_Requirement_.
The entries below contain a line with "headrest_knob();" and a line with "record = json.load(file)". Quote exactly those two lines and all lines between them.

_Material provided_.
■ ■ ■ ■ ■

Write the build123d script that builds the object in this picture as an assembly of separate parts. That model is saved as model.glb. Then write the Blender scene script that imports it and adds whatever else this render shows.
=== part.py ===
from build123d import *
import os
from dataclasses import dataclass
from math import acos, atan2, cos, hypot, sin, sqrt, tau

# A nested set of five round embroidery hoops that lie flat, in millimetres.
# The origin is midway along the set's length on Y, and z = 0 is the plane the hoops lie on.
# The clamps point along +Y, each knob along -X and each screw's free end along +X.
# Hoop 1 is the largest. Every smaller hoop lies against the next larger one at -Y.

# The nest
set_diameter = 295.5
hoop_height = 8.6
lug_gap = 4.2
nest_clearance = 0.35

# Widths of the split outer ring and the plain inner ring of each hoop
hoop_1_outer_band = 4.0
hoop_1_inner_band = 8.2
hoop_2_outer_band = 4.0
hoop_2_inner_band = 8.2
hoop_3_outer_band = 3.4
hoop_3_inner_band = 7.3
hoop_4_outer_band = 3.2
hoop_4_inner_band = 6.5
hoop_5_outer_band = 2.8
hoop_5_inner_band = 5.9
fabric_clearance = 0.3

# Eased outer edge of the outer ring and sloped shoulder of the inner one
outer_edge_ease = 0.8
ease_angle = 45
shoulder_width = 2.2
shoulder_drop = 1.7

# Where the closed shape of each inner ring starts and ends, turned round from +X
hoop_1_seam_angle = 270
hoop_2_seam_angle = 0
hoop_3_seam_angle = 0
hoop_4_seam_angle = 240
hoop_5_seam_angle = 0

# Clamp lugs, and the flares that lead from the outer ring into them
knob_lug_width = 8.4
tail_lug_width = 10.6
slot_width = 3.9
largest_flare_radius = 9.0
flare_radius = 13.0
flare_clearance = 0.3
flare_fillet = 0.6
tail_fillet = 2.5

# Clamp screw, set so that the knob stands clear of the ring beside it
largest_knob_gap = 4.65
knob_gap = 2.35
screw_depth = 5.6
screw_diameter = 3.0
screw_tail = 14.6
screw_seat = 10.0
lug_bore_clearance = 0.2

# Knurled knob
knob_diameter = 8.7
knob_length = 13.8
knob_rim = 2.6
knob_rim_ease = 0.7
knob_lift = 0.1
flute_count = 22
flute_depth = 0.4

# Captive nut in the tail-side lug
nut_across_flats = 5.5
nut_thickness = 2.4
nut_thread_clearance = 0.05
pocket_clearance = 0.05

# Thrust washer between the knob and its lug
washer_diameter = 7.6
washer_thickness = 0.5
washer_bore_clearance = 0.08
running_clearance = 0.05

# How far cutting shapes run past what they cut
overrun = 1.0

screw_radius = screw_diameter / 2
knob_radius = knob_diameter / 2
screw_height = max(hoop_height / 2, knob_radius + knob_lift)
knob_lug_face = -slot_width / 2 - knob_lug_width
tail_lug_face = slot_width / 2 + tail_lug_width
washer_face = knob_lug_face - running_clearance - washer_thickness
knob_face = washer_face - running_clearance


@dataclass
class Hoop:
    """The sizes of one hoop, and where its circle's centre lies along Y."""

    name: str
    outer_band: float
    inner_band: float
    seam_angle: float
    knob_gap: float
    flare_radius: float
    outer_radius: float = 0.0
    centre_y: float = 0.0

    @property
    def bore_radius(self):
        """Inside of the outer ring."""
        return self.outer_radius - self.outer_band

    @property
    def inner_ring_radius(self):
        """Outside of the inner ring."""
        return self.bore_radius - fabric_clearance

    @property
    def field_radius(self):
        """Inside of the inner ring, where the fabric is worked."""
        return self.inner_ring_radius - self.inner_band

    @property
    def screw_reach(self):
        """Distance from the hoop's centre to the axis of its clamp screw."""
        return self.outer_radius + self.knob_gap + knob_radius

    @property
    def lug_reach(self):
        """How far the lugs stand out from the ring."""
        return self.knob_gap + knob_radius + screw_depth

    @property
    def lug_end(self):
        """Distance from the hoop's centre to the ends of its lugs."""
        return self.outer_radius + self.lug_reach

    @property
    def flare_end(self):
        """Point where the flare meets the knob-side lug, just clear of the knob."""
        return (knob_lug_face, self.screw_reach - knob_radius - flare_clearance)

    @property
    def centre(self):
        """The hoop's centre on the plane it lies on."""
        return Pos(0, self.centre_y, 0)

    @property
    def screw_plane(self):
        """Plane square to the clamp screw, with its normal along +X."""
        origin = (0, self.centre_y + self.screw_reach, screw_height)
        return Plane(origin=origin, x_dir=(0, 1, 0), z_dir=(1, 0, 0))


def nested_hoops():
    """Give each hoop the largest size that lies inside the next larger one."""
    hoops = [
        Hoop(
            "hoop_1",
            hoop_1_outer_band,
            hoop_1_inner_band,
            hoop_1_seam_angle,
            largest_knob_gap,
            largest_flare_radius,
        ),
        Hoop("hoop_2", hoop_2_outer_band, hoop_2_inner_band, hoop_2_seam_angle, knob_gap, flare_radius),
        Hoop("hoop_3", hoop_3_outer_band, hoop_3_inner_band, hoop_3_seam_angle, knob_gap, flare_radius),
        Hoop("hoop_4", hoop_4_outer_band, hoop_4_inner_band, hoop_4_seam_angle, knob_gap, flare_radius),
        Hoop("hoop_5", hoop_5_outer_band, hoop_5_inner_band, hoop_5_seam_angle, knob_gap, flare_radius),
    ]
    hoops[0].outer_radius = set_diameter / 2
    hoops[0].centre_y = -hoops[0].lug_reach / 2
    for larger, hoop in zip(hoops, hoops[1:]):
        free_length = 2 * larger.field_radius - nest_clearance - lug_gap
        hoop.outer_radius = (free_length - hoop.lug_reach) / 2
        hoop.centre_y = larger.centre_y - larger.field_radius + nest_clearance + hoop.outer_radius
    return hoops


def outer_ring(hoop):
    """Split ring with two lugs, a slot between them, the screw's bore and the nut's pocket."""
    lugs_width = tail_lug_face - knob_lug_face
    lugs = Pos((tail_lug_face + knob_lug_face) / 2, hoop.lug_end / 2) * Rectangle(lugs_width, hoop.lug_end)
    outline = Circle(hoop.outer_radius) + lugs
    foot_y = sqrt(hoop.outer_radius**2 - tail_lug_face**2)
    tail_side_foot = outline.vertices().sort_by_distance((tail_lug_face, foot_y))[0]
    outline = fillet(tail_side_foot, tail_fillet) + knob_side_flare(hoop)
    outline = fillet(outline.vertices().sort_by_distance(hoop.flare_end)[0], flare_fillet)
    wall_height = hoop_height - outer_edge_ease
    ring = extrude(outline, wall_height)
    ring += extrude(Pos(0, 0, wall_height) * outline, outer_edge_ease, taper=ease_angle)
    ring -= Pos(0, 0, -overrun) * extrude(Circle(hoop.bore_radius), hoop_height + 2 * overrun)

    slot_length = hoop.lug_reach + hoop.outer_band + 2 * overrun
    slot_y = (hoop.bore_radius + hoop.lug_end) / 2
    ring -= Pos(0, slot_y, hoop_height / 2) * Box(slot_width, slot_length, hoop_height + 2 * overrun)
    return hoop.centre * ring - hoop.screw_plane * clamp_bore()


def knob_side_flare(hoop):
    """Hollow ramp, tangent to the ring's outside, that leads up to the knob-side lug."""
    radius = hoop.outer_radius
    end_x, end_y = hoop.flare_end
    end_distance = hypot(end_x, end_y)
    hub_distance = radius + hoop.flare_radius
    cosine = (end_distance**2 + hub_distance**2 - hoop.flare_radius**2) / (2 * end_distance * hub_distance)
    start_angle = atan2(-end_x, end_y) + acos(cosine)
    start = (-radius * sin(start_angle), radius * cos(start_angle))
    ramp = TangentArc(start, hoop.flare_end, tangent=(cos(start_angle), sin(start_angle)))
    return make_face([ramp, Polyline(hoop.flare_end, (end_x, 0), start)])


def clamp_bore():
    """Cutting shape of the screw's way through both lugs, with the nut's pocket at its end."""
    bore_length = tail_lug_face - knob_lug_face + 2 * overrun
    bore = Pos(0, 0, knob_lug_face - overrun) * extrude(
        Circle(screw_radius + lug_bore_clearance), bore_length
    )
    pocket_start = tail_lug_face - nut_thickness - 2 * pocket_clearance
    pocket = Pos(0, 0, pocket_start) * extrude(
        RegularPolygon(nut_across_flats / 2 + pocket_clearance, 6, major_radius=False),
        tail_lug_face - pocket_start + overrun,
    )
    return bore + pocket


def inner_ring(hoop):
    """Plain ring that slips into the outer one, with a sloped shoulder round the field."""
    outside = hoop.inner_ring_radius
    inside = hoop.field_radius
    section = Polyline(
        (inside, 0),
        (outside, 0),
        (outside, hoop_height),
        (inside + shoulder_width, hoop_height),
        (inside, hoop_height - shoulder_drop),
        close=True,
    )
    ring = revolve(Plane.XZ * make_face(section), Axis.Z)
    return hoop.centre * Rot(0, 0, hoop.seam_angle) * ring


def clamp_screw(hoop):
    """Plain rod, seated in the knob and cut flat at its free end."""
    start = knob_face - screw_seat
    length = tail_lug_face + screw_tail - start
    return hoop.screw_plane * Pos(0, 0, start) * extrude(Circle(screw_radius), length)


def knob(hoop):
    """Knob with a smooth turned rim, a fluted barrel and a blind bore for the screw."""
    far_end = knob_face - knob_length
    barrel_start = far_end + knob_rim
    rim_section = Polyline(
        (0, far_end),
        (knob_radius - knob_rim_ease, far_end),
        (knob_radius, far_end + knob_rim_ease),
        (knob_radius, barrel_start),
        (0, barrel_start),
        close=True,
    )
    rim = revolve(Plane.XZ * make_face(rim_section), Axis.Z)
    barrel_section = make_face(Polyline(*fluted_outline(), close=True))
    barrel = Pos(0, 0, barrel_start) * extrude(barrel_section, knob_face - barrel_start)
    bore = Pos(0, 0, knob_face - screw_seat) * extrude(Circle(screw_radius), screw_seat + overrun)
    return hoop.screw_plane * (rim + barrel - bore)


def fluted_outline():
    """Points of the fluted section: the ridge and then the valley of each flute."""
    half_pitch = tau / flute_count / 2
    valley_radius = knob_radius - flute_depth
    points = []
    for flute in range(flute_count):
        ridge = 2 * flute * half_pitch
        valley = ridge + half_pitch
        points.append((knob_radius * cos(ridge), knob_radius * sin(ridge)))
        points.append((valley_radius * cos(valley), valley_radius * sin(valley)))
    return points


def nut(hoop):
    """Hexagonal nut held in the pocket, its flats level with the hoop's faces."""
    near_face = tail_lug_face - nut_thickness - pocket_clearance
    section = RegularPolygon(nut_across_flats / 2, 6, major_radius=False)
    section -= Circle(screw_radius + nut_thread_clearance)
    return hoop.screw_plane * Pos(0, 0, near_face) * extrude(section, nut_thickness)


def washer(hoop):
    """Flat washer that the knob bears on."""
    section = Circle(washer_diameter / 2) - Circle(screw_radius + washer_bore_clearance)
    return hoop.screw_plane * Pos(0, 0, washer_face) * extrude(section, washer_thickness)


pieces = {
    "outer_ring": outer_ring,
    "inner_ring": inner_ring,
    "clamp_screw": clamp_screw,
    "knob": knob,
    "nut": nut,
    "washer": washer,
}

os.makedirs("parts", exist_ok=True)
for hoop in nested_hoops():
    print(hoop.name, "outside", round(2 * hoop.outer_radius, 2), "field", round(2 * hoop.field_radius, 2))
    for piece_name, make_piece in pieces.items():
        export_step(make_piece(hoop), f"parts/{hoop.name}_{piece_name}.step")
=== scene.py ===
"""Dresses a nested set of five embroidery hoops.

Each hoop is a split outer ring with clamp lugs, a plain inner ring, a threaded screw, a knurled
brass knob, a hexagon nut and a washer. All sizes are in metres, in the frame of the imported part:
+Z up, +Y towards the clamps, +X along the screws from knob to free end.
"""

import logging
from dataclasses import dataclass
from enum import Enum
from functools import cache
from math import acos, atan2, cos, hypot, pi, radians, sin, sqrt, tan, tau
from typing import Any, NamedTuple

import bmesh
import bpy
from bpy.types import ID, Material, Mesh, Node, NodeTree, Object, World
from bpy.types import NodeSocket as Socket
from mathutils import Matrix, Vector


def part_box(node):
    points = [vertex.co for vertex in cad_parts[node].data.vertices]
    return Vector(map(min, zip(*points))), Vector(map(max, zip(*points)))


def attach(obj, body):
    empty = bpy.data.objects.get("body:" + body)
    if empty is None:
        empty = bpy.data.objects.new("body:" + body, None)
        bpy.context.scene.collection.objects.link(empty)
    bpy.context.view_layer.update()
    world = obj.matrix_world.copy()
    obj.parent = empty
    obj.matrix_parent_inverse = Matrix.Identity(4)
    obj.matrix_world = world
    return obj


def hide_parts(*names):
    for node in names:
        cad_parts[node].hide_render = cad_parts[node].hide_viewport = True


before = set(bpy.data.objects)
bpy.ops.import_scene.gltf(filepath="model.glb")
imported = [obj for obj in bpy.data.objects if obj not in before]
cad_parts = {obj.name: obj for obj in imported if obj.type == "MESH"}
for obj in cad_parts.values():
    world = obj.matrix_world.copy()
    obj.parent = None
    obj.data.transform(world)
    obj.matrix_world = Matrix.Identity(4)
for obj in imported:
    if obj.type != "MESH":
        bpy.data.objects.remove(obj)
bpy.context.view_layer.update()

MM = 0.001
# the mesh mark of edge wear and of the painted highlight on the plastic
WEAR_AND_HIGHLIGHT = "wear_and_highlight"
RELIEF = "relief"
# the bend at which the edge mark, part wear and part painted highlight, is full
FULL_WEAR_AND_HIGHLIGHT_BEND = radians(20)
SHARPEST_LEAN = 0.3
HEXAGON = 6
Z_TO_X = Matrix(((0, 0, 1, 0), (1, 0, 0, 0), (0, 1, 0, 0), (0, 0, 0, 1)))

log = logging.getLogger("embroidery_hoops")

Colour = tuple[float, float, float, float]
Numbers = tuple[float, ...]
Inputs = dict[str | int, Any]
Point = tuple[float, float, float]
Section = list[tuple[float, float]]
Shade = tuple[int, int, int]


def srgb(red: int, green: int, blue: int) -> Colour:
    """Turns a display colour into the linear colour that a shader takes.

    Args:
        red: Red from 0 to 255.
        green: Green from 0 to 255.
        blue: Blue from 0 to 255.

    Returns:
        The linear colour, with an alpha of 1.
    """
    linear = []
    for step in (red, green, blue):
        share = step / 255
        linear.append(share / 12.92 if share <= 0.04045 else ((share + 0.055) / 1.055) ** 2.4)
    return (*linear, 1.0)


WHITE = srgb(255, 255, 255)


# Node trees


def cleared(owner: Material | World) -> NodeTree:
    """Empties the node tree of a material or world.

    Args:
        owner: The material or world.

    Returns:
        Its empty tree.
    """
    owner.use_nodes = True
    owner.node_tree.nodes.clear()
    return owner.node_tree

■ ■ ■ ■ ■

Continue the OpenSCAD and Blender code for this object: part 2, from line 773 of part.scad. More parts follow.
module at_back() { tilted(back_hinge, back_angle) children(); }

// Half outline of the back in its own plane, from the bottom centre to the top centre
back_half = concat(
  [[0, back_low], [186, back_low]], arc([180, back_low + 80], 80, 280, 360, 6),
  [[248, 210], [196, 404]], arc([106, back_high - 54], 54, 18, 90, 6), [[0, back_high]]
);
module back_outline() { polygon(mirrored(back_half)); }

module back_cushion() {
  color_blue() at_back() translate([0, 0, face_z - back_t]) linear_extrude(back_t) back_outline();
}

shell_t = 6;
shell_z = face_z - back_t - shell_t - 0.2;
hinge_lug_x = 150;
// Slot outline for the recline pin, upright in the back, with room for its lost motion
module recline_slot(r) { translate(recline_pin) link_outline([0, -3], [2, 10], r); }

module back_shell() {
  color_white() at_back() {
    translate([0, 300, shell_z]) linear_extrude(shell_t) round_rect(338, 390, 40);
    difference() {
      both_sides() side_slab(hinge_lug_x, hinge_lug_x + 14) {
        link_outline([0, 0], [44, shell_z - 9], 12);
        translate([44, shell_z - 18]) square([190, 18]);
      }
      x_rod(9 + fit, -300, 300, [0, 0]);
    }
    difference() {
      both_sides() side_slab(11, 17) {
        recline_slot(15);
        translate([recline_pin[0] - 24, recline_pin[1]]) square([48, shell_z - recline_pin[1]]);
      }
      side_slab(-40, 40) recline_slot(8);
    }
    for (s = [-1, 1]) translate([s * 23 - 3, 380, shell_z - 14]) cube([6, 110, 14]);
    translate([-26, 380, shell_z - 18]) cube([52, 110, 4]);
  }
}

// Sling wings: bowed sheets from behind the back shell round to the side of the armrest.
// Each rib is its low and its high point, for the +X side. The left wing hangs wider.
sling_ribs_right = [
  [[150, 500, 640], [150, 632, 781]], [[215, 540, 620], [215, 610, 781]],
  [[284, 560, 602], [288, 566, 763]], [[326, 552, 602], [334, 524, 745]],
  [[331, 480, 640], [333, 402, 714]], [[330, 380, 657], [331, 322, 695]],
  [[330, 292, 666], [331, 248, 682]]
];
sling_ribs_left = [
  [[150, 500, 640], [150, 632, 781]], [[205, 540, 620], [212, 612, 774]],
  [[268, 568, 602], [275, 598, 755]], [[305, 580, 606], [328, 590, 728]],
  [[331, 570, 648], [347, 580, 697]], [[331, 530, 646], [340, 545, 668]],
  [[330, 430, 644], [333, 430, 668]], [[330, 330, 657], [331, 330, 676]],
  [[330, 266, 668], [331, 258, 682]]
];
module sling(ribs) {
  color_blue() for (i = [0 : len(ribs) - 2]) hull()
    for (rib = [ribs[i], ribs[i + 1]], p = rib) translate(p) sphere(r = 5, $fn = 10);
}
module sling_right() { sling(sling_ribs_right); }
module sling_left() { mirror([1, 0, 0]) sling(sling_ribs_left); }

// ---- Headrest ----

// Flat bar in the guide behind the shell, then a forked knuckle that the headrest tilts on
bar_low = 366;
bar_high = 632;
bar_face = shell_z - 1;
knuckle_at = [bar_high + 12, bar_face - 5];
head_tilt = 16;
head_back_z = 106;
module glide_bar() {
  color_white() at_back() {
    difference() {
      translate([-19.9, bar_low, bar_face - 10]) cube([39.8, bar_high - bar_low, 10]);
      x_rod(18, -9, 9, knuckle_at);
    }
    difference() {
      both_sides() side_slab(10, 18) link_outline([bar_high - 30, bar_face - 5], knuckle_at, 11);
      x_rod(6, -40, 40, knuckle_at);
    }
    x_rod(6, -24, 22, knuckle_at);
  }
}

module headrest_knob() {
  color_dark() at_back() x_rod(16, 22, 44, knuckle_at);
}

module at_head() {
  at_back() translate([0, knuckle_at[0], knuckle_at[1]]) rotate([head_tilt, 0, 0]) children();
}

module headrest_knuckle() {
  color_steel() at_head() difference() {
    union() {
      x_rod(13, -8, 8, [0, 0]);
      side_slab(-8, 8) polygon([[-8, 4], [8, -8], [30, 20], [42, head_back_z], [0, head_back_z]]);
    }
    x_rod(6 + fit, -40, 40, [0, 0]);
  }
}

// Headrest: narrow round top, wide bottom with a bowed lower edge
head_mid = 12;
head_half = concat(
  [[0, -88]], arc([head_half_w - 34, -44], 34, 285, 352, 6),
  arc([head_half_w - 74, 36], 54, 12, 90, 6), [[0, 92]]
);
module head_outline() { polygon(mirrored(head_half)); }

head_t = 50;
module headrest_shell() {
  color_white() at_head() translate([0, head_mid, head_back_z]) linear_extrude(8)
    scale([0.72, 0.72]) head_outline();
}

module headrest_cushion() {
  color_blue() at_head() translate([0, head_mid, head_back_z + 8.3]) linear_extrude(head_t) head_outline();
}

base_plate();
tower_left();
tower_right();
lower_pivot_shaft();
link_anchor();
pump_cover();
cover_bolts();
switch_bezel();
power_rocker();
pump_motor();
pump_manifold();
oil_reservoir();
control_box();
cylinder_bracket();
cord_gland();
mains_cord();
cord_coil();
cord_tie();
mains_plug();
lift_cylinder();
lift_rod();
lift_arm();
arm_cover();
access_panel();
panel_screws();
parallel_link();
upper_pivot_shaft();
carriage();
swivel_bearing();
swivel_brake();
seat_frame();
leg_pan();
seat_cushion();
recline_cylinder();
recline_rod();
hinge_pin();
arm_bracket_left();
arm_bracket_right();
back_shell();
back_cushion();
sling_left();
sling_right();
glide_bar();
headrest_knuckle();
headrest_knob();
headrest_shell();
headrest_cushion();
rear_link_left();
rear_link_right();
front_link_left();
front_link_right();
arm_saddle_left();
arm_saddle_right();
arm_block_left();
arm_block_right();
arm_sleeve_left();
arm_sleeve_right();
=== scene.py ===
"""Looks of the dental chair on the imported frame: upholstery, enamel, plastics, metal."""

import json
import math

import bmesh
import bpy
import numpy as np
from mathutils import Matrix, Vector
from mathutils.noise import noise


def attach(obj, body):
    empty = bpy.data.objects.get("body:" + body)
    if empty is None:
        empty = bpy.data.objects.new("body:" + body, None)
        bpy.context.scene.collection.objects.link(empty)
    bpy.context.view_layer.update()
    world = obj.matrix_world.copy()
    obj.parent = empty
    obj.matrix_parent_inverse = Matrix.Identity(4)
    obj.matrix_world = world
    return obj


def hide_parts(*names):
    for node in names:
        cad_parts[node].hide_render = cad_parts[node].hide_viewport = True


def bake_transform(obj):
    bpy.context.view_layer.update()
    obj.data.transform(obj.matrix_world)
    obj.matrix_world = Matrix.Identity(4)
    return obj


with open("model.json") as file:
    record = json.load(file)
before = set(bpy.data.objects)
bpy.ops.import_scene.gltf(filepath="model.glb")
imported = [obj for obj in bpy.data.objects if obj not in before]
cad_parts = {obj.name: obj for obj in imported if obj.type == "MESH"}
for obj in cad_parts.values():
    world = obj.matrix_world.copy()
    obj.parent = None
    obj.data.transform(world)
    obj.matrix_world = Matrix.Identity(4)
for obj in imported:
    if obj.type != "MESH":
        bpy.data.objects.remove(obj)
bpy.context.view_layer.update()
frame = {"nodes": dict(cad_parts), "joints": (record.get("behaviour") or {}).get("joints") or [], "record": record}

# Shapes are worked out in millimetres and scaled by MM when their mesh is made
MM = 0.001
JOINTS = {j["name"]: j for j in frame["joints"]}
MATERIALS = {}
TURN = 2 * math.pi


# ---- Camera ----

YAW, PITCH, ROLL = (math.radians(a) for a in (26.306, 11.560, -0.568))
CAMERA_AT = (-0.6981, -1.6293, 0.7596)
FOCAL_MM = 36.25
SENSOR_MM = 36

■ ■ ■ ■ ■

_Task result_.
headrest_knob();
headrest_shell();
headrest_cushion();
rear_link_left();
rear_link_right();
front_link_left();
front_link_right();
arm_saddle_left();
arm_saddle_right();
arm_block_left();
arm_block_right();
arm_sleeve_left();
arm_sleeve_right();
=== scene.py ===
"""Looks of the dental chair on the imported frame: upholstery, enamel, plastics, metal."""

import json
import math

import bmesh
import bpy
import numpy as np
from mathutils import Matrix, Vector
from mathutils.noise import noise


def attach(obj, body):
    empty = bpy.data.objects.get("body:" + body)
    if empty is None:
        empty = bpy.data.objects.new("body:" + body, None)
        bpy.context.scene.collection.objects.link(empty)
    bpy.context.view_layer.update()
    world = obj.matrix_world.copy()
    obj.parent = empty
    obj.matrix_parent_inverse = Matrix.Identity(4)
    obj.matrix_world = world
    return obj


def hide_parts(*names):
    for node in names:
        cad_parts[node].hide_render = cad_parts[node].hide_viewport = True


def bake_transform(obj):
    bpy.context.view_layer.update()
    obj.data.transform(obj.matrix_world)
    obj.matrix_world = Matrix.Identity(4)
    return obj


with open("model.json") as file:
    record = json.load(file)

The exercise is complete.